Regarding Dalespams post, the non linear aspect of gravitational waves reflects their interaction, alteration, of one another....that's what requires the tensor formulation...As he posts, electromagnetic waves ARE linear...they obey simple superposition as noted above.

15. Aug 4, 2011

### cragar

I just think that E and B fields will only alter the paths of charged particles or particles with magnetic moments or matter. Not alter things that just have E and B fields like light.

16. Aug 5, 2011

### Naty1

That seems ok in classical mechanics...Maxwell's equations, I'm just not positive; but don't the atoms of all materials have magnetic moments??

yet we know photons have momentum for example...so it would seem to me whan an uncharged particle encounters the momentum of an electromagnetic wave, something must happen.

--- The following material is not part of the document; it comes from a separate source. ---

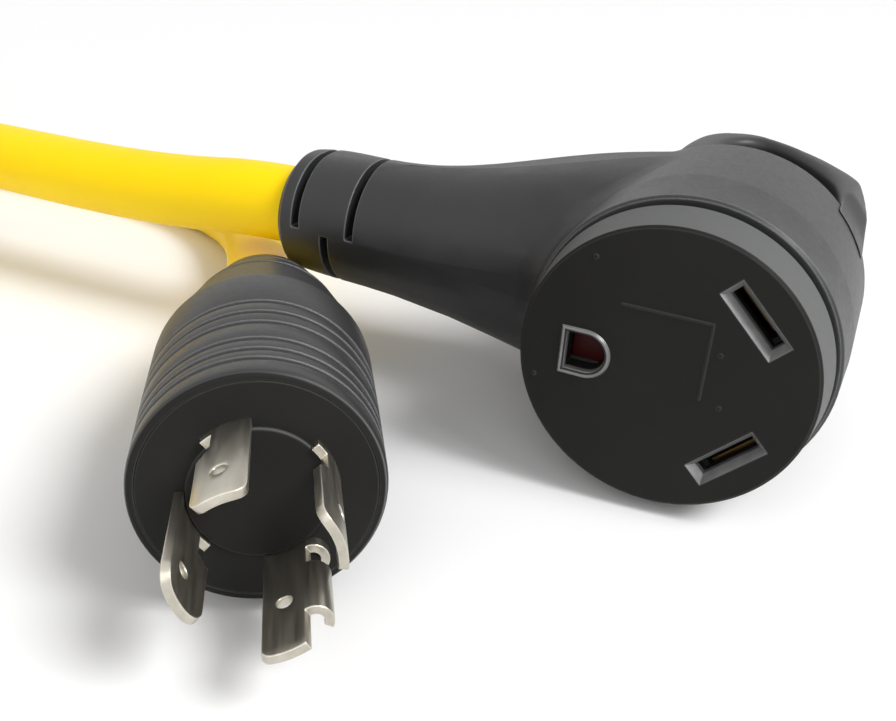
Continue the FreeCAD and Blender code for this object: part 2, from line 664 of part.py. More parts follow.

I read this which may have some insights, but I'm just not sure:

http://en.wikipedia.org/wiki/Bosons

It would seem the underlying math described here should have an answer:

Anyway, I've gone as far as I can..maybe an "expurt" will join....Interesting issues.

17. Aug 7, 2011

### cragar

If we could alter the E an B field of a photon with another field and create a disturbance in its field then could we make a photon emit another photon. I know that sounds crazy but isn't an EM wave a disturbance in an E or B field. Thats also why I don't think we can alter an EM wave with another field.

18. Aug 7, 2011

### Staff: Mentor

Only if they interact. Which they don't.